» **Dataset section**
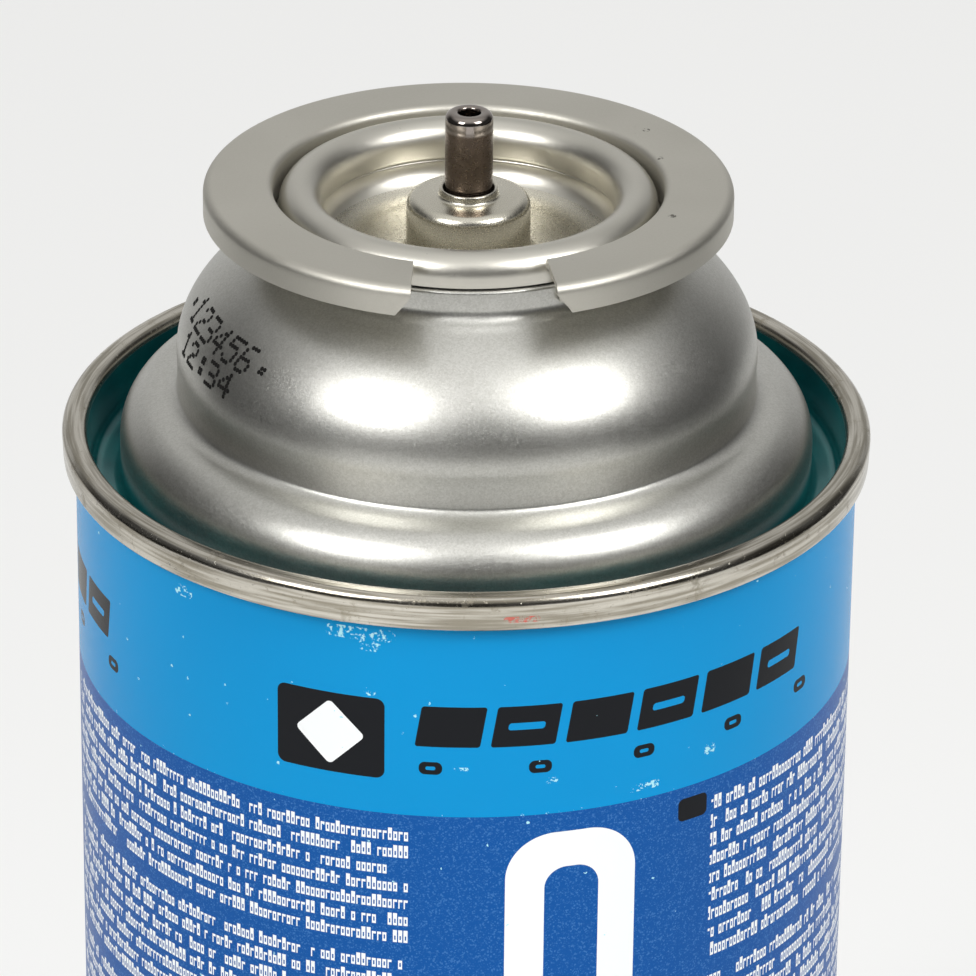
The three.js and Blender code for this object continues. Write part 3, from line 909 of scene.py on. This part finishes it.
# %% Gloss and relief of the ends
satin_rough = 0.29 + grit * 0.1 + soft * 0.05
seam_rough = 0.13 + rolled * 0.14 + stain * 0.2
rough = satin_rough + on_seam * (seam_rough - satin_rough)
rough = rough + teal * (0.3 - rough)
ends.set(Base_Color=colour, Roughness=rough, Metallic=1 - teal * 0.55 - smear * 0.8, Coat_Weight=teal * 0.3)
satin_height = grit * 0.6 + fine * 0.4
seam_height = rolled * 1.2 + pits.ramp(0.62, 0.72) * -2.0
relief = satin_height * (1 - on_seam) * (1 - teal * 0.8) + seam_height * on_seam
ends.bump(relief, 0.005)
dress(upper_end, ["can"], ends.material)
dress(lower_end, ["can"], ends.material)

# %% [markdown]
# ## Collar, cup and stem
#
# The collar is duller and warmer than the dome, with a few nicks in its inner edge. The cup is the
# brightest piece. The stem is smoky nickel, glittering on its side and polished at the tip, where
# a stove's valve has rubbed it.

# %% Finish of the collar
satin = Finish("satin_tin", {"Metallic": 1.0})
grit = satin.grain(0.09)
soft = satin.noise(12.0, 2.0)
scratches = satin.noise(1.3, 5.0, roughness=0.8).ramp(0.66, 0.7)
NICKS = [(15.69, 10.48, 0.35), (16.37, 4.43, 0.3), (16.33, -7.68, 0.35), (-5.2, -16.6, 0.25)]
nicks = []
for nick_x, nick_y, size in NICKS:
    nicks.append(satin.spot(satin.x, satin.y, (nick_x, nick_y), (size, size), size * 0.98))
nicks = any_of(nicks) * satin.noise(0.3, 3.0).ramp(0.42, 0.56)
colour = satin.mix(soft, ink(191, 188, 178), ink(205, 202, 193))
colour = satin.mix(nicks * 0.8 + scratches * 0.12, colour, ink(70, 66, 58))
satin.set(Base_Color=colour, Roughness=0.4 + grit * 0.1 + soft * 0.06)
satin.bump(grit * 0.7 + satin.noise(0.14, 2.0) * 0.5 - nicks * 3.0 - scratches * 0.8, 0.0045)
dress(collar, ["locating_collar"], satin.material)

# %% Finish of the cup
bright = Finish("cup_tin", {"Metallic": 1.0})
grit = bright.grain(0.08)
soft = bright.noise(7.0, 2.0)
inside = bright.radius < CUP_WALL - 0.4
scratches = bright.noise(0.9, 5.0, roughness=0.85).ramp(0.68, 0.71)
pulled = bright.streaks(40.0, 0.25)
colour = bright.mix(soft, ink(196, 193, 183), ink(210, 207, 198))
colour = bright.mix(inside * 0.5, colour, ink(214, 208, 190))
colour = bright.mix(scratches * 0.4, colour, ink(80, 76, 66))
bright.set(Base_Color=colour, Roughness=0.32 + grit * 0.1 - inside * 0.1 + scratches * 0.1)
bright.bump(grit * 0.35 + bright.noise(0.14, 2.0) * 0.4 + pulled * inside * 0.3 - scratches * 0.8, 0.0022)
dress(mounting_cup, ["mounting_cup"], bright.material)

# %% Finish of the stem
smoky = Finish("smoky_nickel", {"Metallic": 1.0})
grit = smoky.grain(0.11)
soft = smoky.noise(2.5, 3.0)
POLISHED = 1.5
polished = smoky.z.ramp(STEM_TIP - POLISHED - 0.15, STEM_TIP - POLISHED + 0.15)
colour = smoky.mix(soft, ink(92, 80, 71), ink(130, 117, 106))
colour = smoky.mix(polished, colour, ink(150, 142, 136))
smoky.set(Base_Color=colour, Roughness=0.26 + grit * 0.1 - polished * 0.2)
smoky.bump((grit + soft * 0.4) * (1 - polished), 0.0055)
dress(stem, ["valve_stem"], smoky.material, body="stem")

# %% [markdown]
# ## The printed code on the dome
#
# An ink-jet has printed two lines of plain digits on the dome: tiny dots on a grid of five by
# seven. Each dot is a thin disc that stands about a hundredth of a millimetre proud, because
# it is a drop of ink on the metal and its edge catches the light. A line follows the dome round.

# %% Place the dots
DIGITS = {
    "1": "00100 01100 00100 00100 00100 00100 01110",
    "2": "01110 10001 00001 00110 01000 10000 11111",
    "3": "11110 00001 00001 01110 00001 00001 11110",
    "4": "00010 00110 01010 10010 11111 00010 00010",
    "5": "11111 10000 11110 00001 00001 10001 01110",
    "6": "01110 10000 10000 11110 10001 10001 01110",
    ":": "00000 00110 00110 00000 00110 00110 00000",
    ".": "00000 00000 00000 00110 00110 00000 00000",
}
DOT_RADIUS = 0.2
DOT_HEIGHT = 0.03
DOT_PITCH = 0.36
ROW_PITCH = DOT_PITCH * 0.84
FIGURE_COLUMNS = 6
LINES = [(".123456.", -91.0, 12.35), ("12:34", -82.0, 9.95)]


def dome_at(height):
    """Radius of the dome and its outward lean at a height above the upper rim."""
    share = (height - WAIST_RISE) / DOME_CROWN
    lean = math.atan2(share / DOME_CROWN, math.sqrt(1 - share * share) / WAIST_RADIUS)
    return WAIST_RADIUS * math.sqrt(1 - share * share), lean


dots = []
for figures, start, top in LINES:
    for place, figure in enumerate(figures):
        for row_index, pattern in enumerate(DIGITS[figure].split()):
            height = top - row_index * ROW_PITCH
            dome_radius, lean = dome_at(height)
            for column_index, dot in enumerate(pattern):
                if dot == "0":
                    continue
                run = (place * FIGURE_COLUMNS + column_index) * DOT_PITCH
                angle = math.radians(start) + run / dome_radius
                position = (dome_radius * math.sin(angle), -dome_radius * math.cos(angle), CAN_TOP + height)
                dots.append((position, lean, angle))
print(len(dots), "dots")

# %% Print the dots
bpy.ops.object.select_all(action="DESELECT")
drops = []
for position, lean, angle in dots:
    bpy.ops.mesh.primitive_cylinder_add(
        vertices=8,
        radius=DOT_RADIUS * MM,
        depth=DOT_HEIGHT * MM,
        location=[value * MM for value in position],
        rotation=(math.pi / 2 - lean, 0, angle),
    )
    drops.append(bpy.context.object)
for drop in drops:
    drop.select_set(True)
bpy.ops.object.join()
date_code = bpy.context.object
date_code.name = "date_code"
bpy.ops.object.transform_apply(location=True, rotation=True, scale=True)
scene.cursor.location = (0, 0, 0)
bpy.ops.object.origin_set(type="ORIGIN_CURSOR")

code_ink = Finish("code_ink", {"Roughness": 0.7, "Specular IOR Level": 0.15})
code_ink.set(Base_Color=code_ink.mix(code_ink.noise(0.4, 2.0), ink(10, 10, 10), ink(30, 29, 27)))
dress(date_code, [], code_ink.material)

# %% [markdown]
# ## Pieces hidden in the valve
#
# The gaskets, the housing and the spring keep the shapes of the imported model, because they can't be
# seen from outside. They still get real finishes, for the day someone opens the model up.

# %% Finishes of the hidden pieces
rubber = Finish("seal_rubber", {"Specular IOR Level": 0.3})
bloom = rubber.noise(0.8, 3.0)
rubber.set(Base_Color=rubber.mix(bloom, ink(24, 24, 25), ink(46, 46, 47)), Roughness=0.6 + bloom * 0.2)
rubber.bump(bloom, 0.02)
moulding = Finish("housing_moulding", {"Specular IOR Level": 0.4})
flow = moulding.noise(2.0, 2.0)
ivory = moulding.mix(flow, ink(226, 224, 216), ink(238, 236, 230))
moulding.set(Base_Color=ivory, Roughness=0.4 + flow * 0.1)
moulding.bump(flow, 0.01)
wire = Finish("spring_wire", {"Metallic": 1.0})
drawn = wire.noise(0.2, 3.0)
wire.set(Base_Color=wire.mix(drawn, ink(150, 150, 148), ink(200, 200, 198)), Roughness=0.25 + drawn * 0.15)
wire.bump(drawn, 0.004)
HIDDEN = {"cup_gasket": rubber, "stem_gasket": rubber, "valve_housing": moulding, "valve_spring": wire}
for name, finish in HIDDEN.items():
    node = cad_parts[name]
    node.data.materials.clear()
    node.data.materials.append(finish.material)
    print(name, "gets", finish.material.name)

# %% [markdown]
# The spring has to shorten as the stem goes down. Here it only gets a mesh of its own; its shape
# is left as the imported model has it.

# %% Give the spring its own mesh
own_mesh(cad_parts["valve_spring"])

# %% [markdown]
# ## Floor and light
#
# Two soft boxes stand left and right of the camera and a little above the can. Their reflections
# are the two bright patches on the dome. The room around is dim at the sides, brighter overhead and
# pale behind, as in a small studio. The camera sees it as one pale grey.

# %% Floor
FLOOR_RADIUS = 1.0
bpy.ops.object.select_all(action="DESELECT")
bpy.ops.mesh.primitive_circle_add(vertices=96, radius=FLOOR_RADIUS, fill_type="NGON", location=(0, 0, 0))
floor = bpy.context.object
floor.name = "floor"
paper = Finish("paper", {"Roughness": 0.7, "Specular IOR Level": 0.2, "Emission Strength": 1.0})
tone = paper.noise(160.0, 1.0)
paper.set(Base_Color=paper.mix(tone, ink(236, 236, 235), ink(239, 239, 238)))
seen = paper.node("ShaderNodeLightPath", output="Is Camera Ray")
far = paper.radius.ramp(100.0, 700.0)
lift = seen * (0.03 + far * 0.12)
paper.set(Emission_Color=paper.mix(lift, (0, 0, 0, 1), (1, 1, 1, 1)))
floor.data.materials.append(paper.material)
print("the floor is", 2 * FLOOR_RADIUS, "m wide")

# %% [markdown]
# Two dark cards stand left and right of the can, as a photographer puts them beside shiny metal.
# The camera doesn't see them, but the dome's flanks do, and that rounds them off.

# %% Dark cards
CARD_DISTANCE = 0.36
CARD_SIZE = (0.5, 0.15)
card_finish = Finish("card", {"Roughness": 0.8, "Specular IOR Level": 0.1})
card_finish.set(Base_Color=card_finish.mix(card_finish.noise(40.0), ink(40, 40, 40), ink(56, 56, 56)))
for side in (-1, 1):
    bpy.ops.object.select_all(action="DESELECT")
    middle = (side * CARD_DISTANCE, -0.02, CARD_SIZE[1] / 2 + 0.005)
    bpy.ops.mesh.primitive_plane_add(size=1, location=middle, rotation=(0, math.pi / 2, 0))
    card = bpy.context.object
    card.name = "card"
    card.scale = (CARD_SIZE[1], CARD_SIZE[0], 1)
    bpy.ops.object.transform_apply(location=True, rotation=True, scale=True)
    card.data.materials.append(card_finish.material)
    card.visible_camera = False
    card.visible_shadow = False
    card.visible_diffuse = False
    print("a card at", round(middle[0], 2), "m")

# %% Soft boxes
SOFT_BOXES = [(-45.5, 38.0, 0.5, 0.55, 7.8), (49.0, 43.0, 0.5, 0.56, 8.0)]
BOX_DISTANCE = 1.15
dome_middle = Vector((0, 0, (CAN_TOP + WAIST_RISE) * MM))
for side, height, width, tall_side, power in SOFT_BOXES:
    soft_box = bpy.data.lights.new("soft_box", "AREA")
    soft_box.shape = "RECTANGLE"
    soft_box.size = width
    soft_box.size_y = tall_side
    soft_box.energy = power
    box_stand = bpy.data.objects.new("soft_box", soft_box)
    scene.collection.objects.link(box_stand)
    angle, climb = math.radians(side), math.radians(height)
    away = Vector((math.sin(angle) * math.cos(climb), -math.cos(angle) * math.cos(climb), math.sin(climb)))
    box_stand.location = dome_middle + away * BOX_DISTANCE
    box_stand.rotation_euler = away.to_track_quat("Z", "Y").to_euler()
    print("a soft box of", power, "W at", side, "degrees")

# %% Room
ROOM_SIDE = 0.05
ROOM_TOP = 0.9
ROOM_BACK = 0.62
PALE = 0.78
room = bpy.data.worlds.new("room")
scene.world = room
room.use_nodes = True
tree = room.node_tree
background = tree.nodes["Background"]
direction = tree.nodes.new("ShaderNodeTexCoord")
axes = tree.nodes.new("ShaderNodeSeparateXYZ")
tree.links.new(direction.outputs["Generated"], axes.inputs[0])
back = Field(tree, axes.outputs[1])
up = Field(tree, axes.outputs[2])
glow = ROOM_SIDE + up.ramp(0.45, 1.0) * (ROOM_TOP - ROOM_SIDE) + back.ramp(0.5, 1.0) * ROOM_BACK
paths = tree.nodes.new("ShaderNodeLightPath")
seen = Field(tree, paths.outputs["Is Camera Ray"])
level = glow + seen * (PALE - glow)
tree.links.new(level.socket, background.inputs["Strength"])
background.inputs["Color"].default_value = (1.0, 1.0, 0.99, 1.0)
print("the camera sees the room at", PALE)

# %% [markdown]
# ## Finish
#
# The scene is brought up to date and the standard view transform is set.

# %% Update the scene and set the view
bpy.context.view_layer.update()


scene.view_settings.view_transform = "Standard"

» **Given task**
Copy out each line of the listing that holds "beside".

» **The result**
# Two dark cards stand left and right of the can, as a photographer puts them beside shiny metal.